There are other static files (as in non .py files) that are needed. From errors, they seem to be fetched from a local directory called pem_files next to the binary. It can be created at runtime.
copy .\dist\__main__.exe ..\..\Desktop\sslyze.exe
cd ..\..\Desktop\
mkdir pem_files
.\sslyze.exe --update_trust_stores
.\sslyze.exe 127.0.0.1:3389 --starttls rdp
rmdir .\pem_files\
del sslyze.exe
The result looks like this
.\sslyze.exe 127.0.0.1:3389 --starttls rdp
CHECKING CONNECTIVITY TO SERVER(S)
----------------------------------
127.0.0.1:3389 => 127.0.0.1
[...]
SCANS COMPLETED IN 5.326116 S
-----------------------------
COMPLIANCE AGAINST TLS CONFIGURATION
------------------------------------
Checking results against Mozilla's "intermediate" configuration. See https://ssl-config.mozilla.org/ for more details.
127.0.0.1:3389: FAILED - Not compliant.
* certificate_path_validation: Certificate path validation failed for CN=potato.

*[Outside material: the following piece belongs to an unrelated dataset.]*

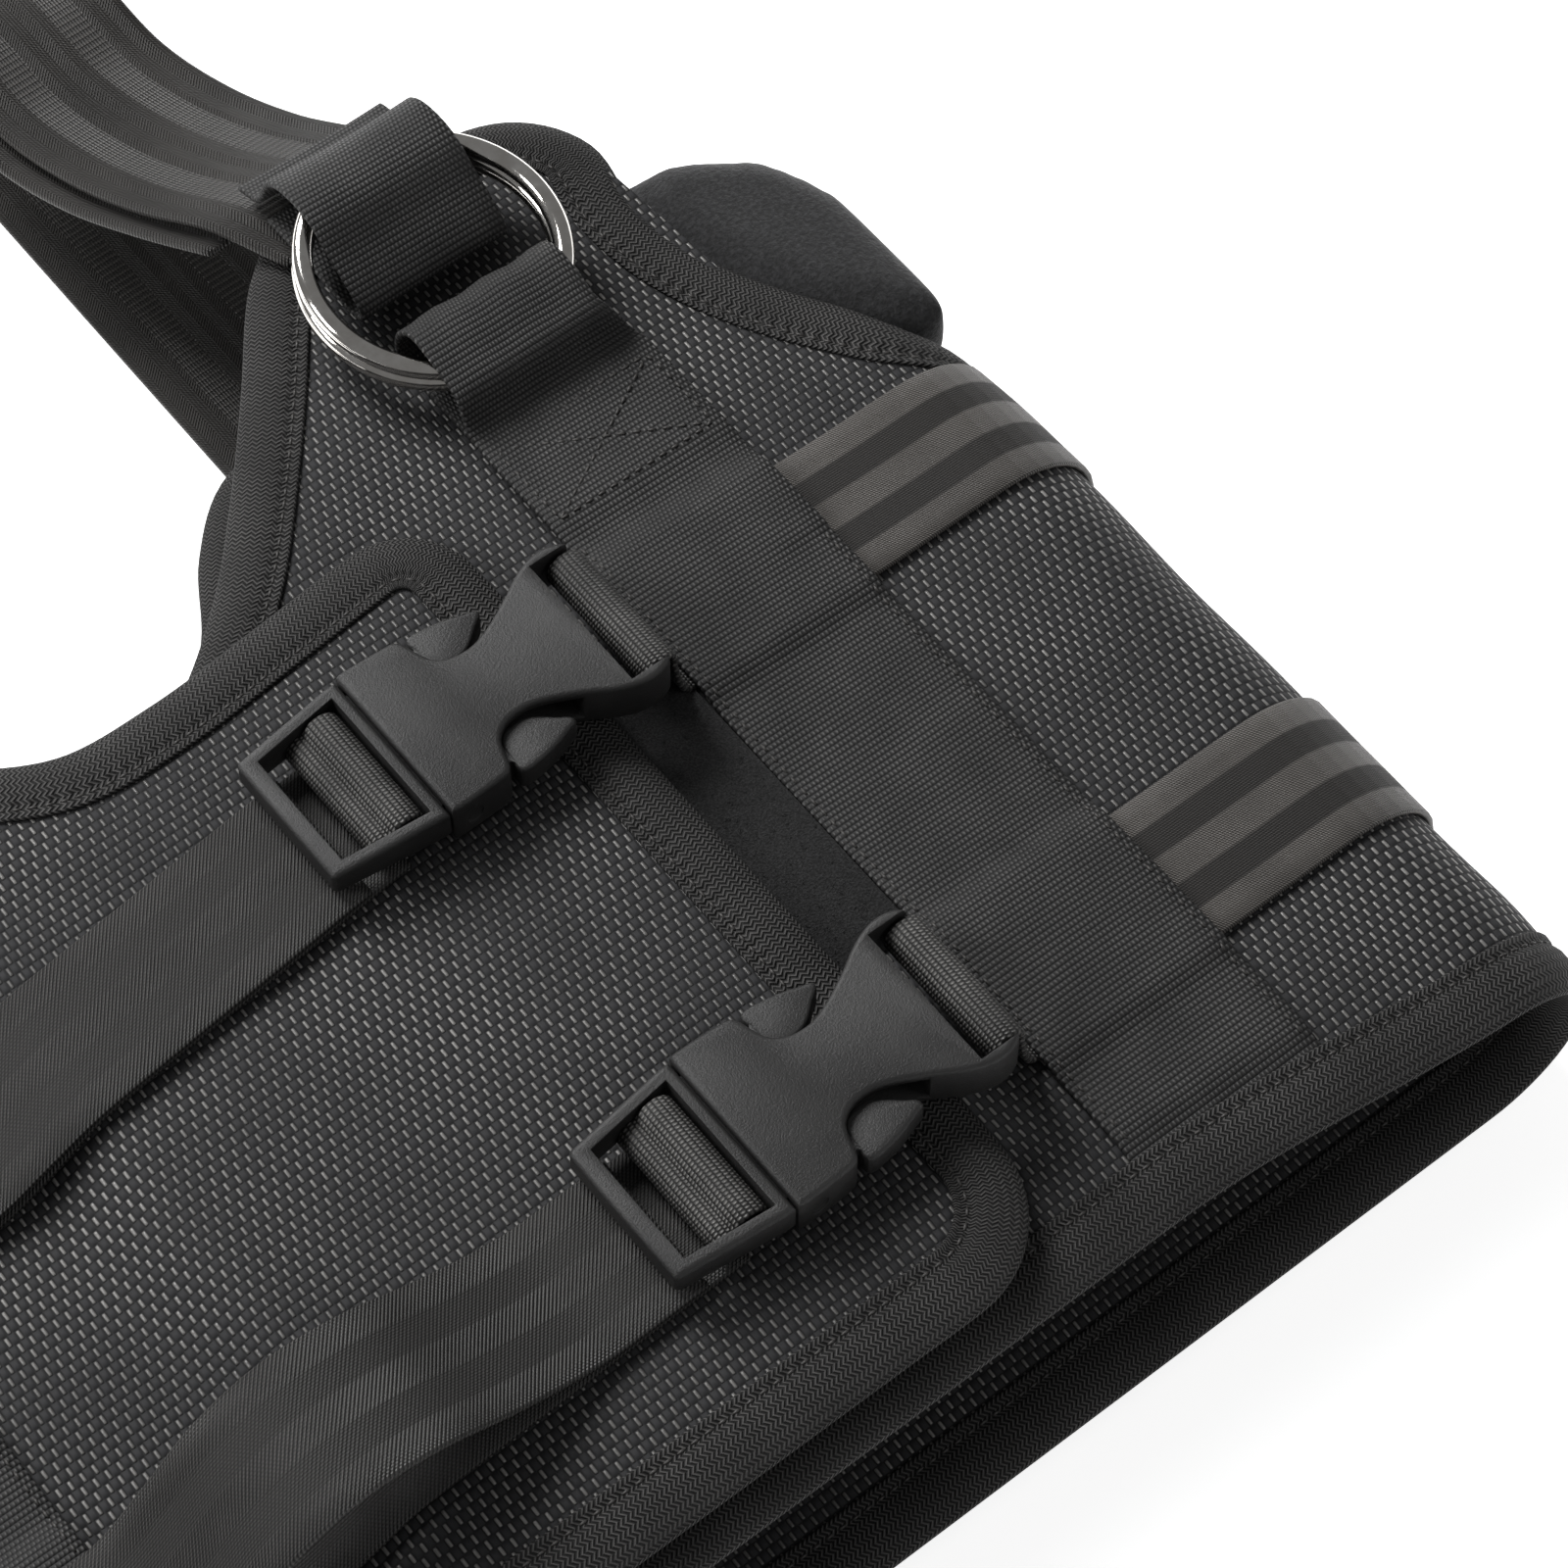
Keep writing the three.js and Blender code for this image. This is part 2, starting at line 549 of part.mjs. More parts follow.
const socketBarX = BUCKLE_MOUTH_X + SOCKET_LENGTH - 2.2;
const plugBarX = BUCKLE_MOUTH_X - 8.5;
const tapeRound = BAR_R * Math.SQRT2 + BELT_WEB / 2 + PLY_GAP;      // bar centre to the middle of a tape round it
const anchorZ = FLAP_TOP + BELT_WEB / 2 + 0.45;
const tailZ = anchorZ + BELT_WEB + PLY_GAP;
const beltEndX = -WEB_X + 5;

const bothSides = (line) => [...line, ...line.map(([u, v]) => [u, -v]).reverse()];
const socketSide = [[0, SOCKET_HALF_WIDTH], [14, SOCKET_HALF_WIDTH - 0.6], [16.5, 20], [18.2, 15.5], [19.6, 12.6],
  [22.5, 10.6], [26.5, 10], [30, 10.5], [41, 15.5], [50, 20.3], [57, 20.8], [SOCKET_LENGTH, 19]];

function socket() {
  const h = SOCKET_HALF_HEIGHT;
  const bar = SOCKET_LENGTH - 2.2;
  const slot = CAVITY_HALF_WIDTH + 0.2;
  const body = solid(plate(bothSides(socketSide), -h, h));
  return cut(body, [
    solid(block(-1, CAVITY_DEPTH, -CAVITY_HALF_WIDTH, CAVITY_HALF_WIDTH, -CAVITY_HALF_HEIGHT, CAVITY_HALF_HEIGHT)),
    solid(block(bar - 8.4, bar - BAR_R, -slot, slot, -h - 1, h + 1)),
    solid(block(bar - BAR_R - 1, SOCKET_LENGTH + 1, -slot, slot, BAR_R, h + 1)),
    solid(block(bar - BAR_R - 1, SOCKET_LENGTH + 1, -slot, slot, -h - 1, -BAR_R)),
  ]);
}

function plug() {
  const h = PLUG_HALF_HEIGHT;
  const mouth = -PLY_GAP - 0.1;
  const seenFromSide = acrossY([[-PLUG_LENGTH, -h], [mouth, -h], [mouth, PLUG_MOUTH_TOP], [-PLUG_LENGTH, h]], -FAR, FAR);
  const frame = solid(plate([[-PLUG_LENGTH, -18.6], [-3, -21.5], [mouth, -21.5], [mouth, 21.5], [-3, 21.5],
    [-PLUG_LENGTH, 18.6]], -h, PLUG_MOUTH_TOP)).intersect(solid(seenFromSide));
  const hole = CAVITY_HALF_WIDTH - 1.6;
  const barX = plugBarX - BUCKLE_MOUTH_X;
  const opened = frame.subtract(solid(plate([[-PLUG_LENGTH + 4.5, -hole + 1.2], [-3.2, -hole - 1.4],
    [-3.2, hole + 1.4], [-PLUG_LENGTH + 4.5, hole - 1.2]], -h - 1, PLUG_MOUTH_TOP + 1)));
  const bar = new THREE.CylinderGeometry(BAR_R, BAR_R, 2 * hole + 5, 12).translate(barX, 0, 0);
  const base = block(-0.6, ARM_ROOT - PLY_GAP, -17.8, 17.8, -LATCH_HALF_HEIGHT, LATCH_HALF_HEIGHT);
  const prong = plate([[ARM_ROOT - 1, -4], [24, -3], [26, -1.5], [26, 1.5], [24, 3], [ARM_ROOT - 1, 4]], -3.2, 3.2);
  return [bar, base, prong].reduce((body, piece) => body.add(solid(piece)), opened);
}

const armOutline = [[ARM_ROOT, 13.9], [ARM_ROOT, 17.6], [15, 17.6], [17.8, 18], [18.5, 21.4], [23, 21.7],
  [28, 20.8], [35.4, 18], [32, 15.4], [27.2, 13.2], [23.5, 12.8], [16, 14.2]];

function turned(centreX, radius, from, to, steps) {
  return arcPoints(centreX, BUCKLE_Z, radius, from, to, steps);
}

const tailShapes = {
  upper: [[20, tailZ], [RAMP_END_X - 4, tailZ], [RAMP_START_X - 4, 61.2], [-104, 60.8]],
  lower: [[20, tailZ], [-8, tailZ + 0.6], [-28, 76], [-48, 86.5], [-66, 90], [-82, 85], [-96, 73.5],
    [-108, 64.6], [-124, topWebZ + WEB + 1]],
};
// How far each belt drifts towards the hem for each millimetre to the right.
const beltDrift = { upper: 0.115, lower: 0.03 };
const beltShift = { upper: -6, lower: -3 };
const shear = new THREE.Matrix4();

for (const [level, y] of [['upper', UPPER_Y], ['lower', LOWER_Y]]) {
  add(`buckle_socket_${level}`, geometryOf(socket()).translate(BUCKLE_MOUTH_X, y, BUCKLE_Z), 'acetal');
  add(`buckle_plug_${level}`, geometryOf(plug()).translate(BUCKLE_MOUTH_X, y, BUCKLE_Z), 'acetal');
  for (const [side, name] of [[1, 'high'], [-1, 'low']]) {
    const outline = armOutline.map(([u, v]) => [u, side * v]);
    add(`latch_${level}_${name}`, plate(outline, -LATCH_HALF_HEIGHT, LATCH_HALF_HEIGHT).translate(BUCKLE_MOUTH_X, y, BUCKLE_Z), 'acetal');
  }

  const round = turned(socketBarX, tapeRound, -20, 280, 12);
  const socketTape = [[webEdge + 18, lowWebZ], [webEdge - 0.8, lowWebZ], [webEdge - 3.6, lowWebZ + 3.4], ...round];
  add(`socket_tape_${level}`, acrossY(thick(socketTape, BELT_WEB), y - BELT / 2, y + BELT / 2), 'webbing');
  const plugTape = turned(plugBarX, tapeRound - 0.1, -120, 190, 14);
  const plugHalf = CAVITY_HALF_WIDTH - 1.9;
  add(`plug_tape_${level}`, acrossY(thick(plugTape, BELT_WEB), y - plugHalf, y + plugHalf), 'webbing');

  shear.makeShear(beltDrift[level], 0, 0, 0, 0, 0);
  const lay = (line) => {
    const strip = acrossY(thick(line, BELT_WEB), -BELT / 2, BELT / 2);
    return strip.applyMatrix4(shear).translate(0, y + beltShift[level], 0);
  };
  const anchor = [[20, anchorZ], [RAMP_END_X - 2, anchorZ], [RAMP_START_X - 2, lowWebZ + 0.4], [beltEndX, lowWebZ]];
  add(`belt_${level}`, lay(anchor), 'band');
  add(`belt_tail_${level}`, lay(tailShapes[level]), 'band');
}

// The origin is under the middle of the vest, on the surface that it lies on.
const bounds = new THREE.Box3().setFromObject(vest);
vest.position.set(-(bounds.min.x + bounds.max.x) / 2, -(bounds.min.y + bounds.max.y) / 2, -bounds.min.z);

export default vest;
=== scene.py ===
# %% [markdown]
# # A padded safety harness vest
# The vest lies on its back. One padded panel goes from the wearer's left front, round the back, to a
# flap that closes over the front. Webbing, rings and two side release buckles are sewn on it.
# Everything is in metres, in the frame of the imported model: +X to the wearer's left, +Y from the hem
# to the shoulders, +Z up.

# %% Load the frame
import bmesh
import bpy
import math
import random
from mathutils import Matrix, Vector, geometry, kdtree, noise


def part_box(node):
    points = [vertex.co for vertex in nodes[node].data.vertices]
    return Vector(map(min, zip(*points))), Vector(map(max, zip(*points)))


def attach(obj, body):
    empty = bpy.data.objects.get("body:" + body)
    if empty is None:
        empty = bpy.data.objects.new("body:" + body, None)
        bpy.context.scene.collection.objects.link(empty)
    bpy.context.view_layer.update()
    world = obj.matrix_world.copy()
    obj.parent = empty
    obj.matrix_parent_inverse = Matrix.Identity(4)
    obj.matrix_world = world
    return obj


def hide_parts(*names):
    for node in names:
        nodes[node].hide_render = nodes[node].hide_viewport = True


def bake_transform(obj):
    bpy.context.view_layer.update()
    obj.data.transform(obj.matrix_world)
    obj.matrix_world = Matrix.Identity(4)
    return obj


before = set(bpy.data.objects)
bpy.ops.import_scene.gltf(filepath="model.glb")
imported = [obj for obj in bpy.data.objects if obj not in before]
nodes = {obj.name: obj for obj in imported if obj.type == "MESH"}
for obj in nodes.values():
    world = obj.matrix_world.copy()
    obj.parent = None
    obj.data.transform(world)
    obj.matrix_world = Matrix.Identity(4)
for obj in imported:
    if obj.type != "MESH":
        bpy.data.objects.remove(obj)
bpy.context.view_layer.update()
scene = bpy.context.scene

# %% [markdown]
# ## The camera
# It stands over the hem, a little to the wearer's right, and looks down at the left shoulder with a
# long lens. A long lens keeps the panels from splaying.

# %% Camera
view_target = Vector((0.109, -0.1002, 0.060))
view_from = Vector((-0.2148, -0.5102, 0.9126))
camera_data = bpy.data.cameras.new("camera")
camera_data.lens = 104.8
camera_data.sensor_width = 36
camera = bpy.data.objects.new("camera", camera_data)
camera.location = view_from
camera.rotation_mode = "QUATERNION"
camera.rotation_quaternion = (view_target - view_from).to_track_quat("-Z", "Y")
scene.collection.objects.link(camera)
scene.camera = camera
print("camera", round((view_target - view_from).length, 3), "m away")

# %% [markdown]
# ## The vest's own sizes
# These are the sizes the pattern maker would give, in millimetres. The frame tells how far the
# origin lies from the pattern's own zero line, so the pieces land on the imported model.

# %% Sizes
MM = 0.001
HALF_WIDTH, BODY_TOP, BODY_BOTTOM, WALL = 225, 56, 4, 6
FOLD_R = (BODY_TOP - BODY_BOTTOM) / 2
MID_Z = (BODY_TOP + BODY_BOTTOM) / 2
FOLD_X = HALF_WIDTH - FOLD_R
FOLD_LENGTH = math.pi * (FOLD_R - WALL / 2)
BACK_MIDDLE = 2 * FOLD_X + FOLD_LENGTH       # distance round the panel to the middle of the back
FLAP_ORIGIN = 2 * BACK_MIDDLE                # and on to the middle of the right front
SIDE = FOLD_X + FOLD_LENGTH / 2
INNER_EDGE_X, FLAP_EDGE_X = -40, 87
FLAP_RISE = 8.6
FLAP_TOP = BODY_TOP + FLAP_RISE
RAMP = (-78, -52)            # the flap climbs on to the left front between these
FOOT_R, HEAD_R, HEAD_Y = 26, 17, 199
UNDERARM_Y, SHOULDER_Y = 186, 307
HEM_Y, SIDE_HEM_DROP, LEFT_HEM_DROP = -12, 15.5, 6.5
WEB, BELT_WEB = 1.6, 1.5
WIDE, BAND, BELT, STRAP = 50, 38, 36, 48
WEB_X, STRAP_X = 135, 103
BELT_LINES = {"upper": 162, "lower": 43}
RING_R, WIRE_R, RING_TILT, RING_STEP = 30.5, 2.5, math.radians(10), 5.4
RING_CENTRE = Vector((130, 270, 67))
MOUTH_X, BUCKLE_Z = 42, FLAP_TOP + 8.6
SOCKET_LENGTH, SOCKET_HALF_HEIGHT, BAR_R = 61, 6.2, 2.2
SOCKET_BAR_X, PLUG_BAR_X = MOUTH_X + SOCKET_LENGTH - BAR_R, MOUTH_X - 8.5
band_low, band_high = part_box("side_band_upper")
ZERO_Y = (band_low.y + band_high.y) / 2 - BELT_LINES["upper"] * MM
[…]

* tls_versions: TLS versions {'TLSv1', 'TLSv1.1'} are supported, but should be rejected.
* ciphers: Cipher suites {'TLS_RSA_WITH_AES_256_CBC_SHA256', 'TLS_ECDHE_RSA_WITH_AES_256_CBC_SHA384', 'TLS_RSA_WITH_AES_256_CBC_SHA', 'TLS_ECDHE_RSA_WITH_AES_128_CBC_SHA256', 'TLS_RSA_WITH_AES_128_CBC_SHA256', 'TLS_RSA_WITH_AES_256_GCM_SHA384', 'TLS_ECDHE_RSA_WITH_AES_128_CBC_SHA', 'TLS_RSA_WITH_AES_128_GCM_SHA256', 'TLS_RSA_WITH_AES_128_CBC_SHA', 'TLS_ECDHE_RSA_WITH_AES_256_CBC_SHA'} are supported, but should be rejected.
* tls_vulnerability_fallback_scsv: Server is vulnerable to TLS downgrade attacks because it does not support the TLS_FALLBACK_SCSV mechanism.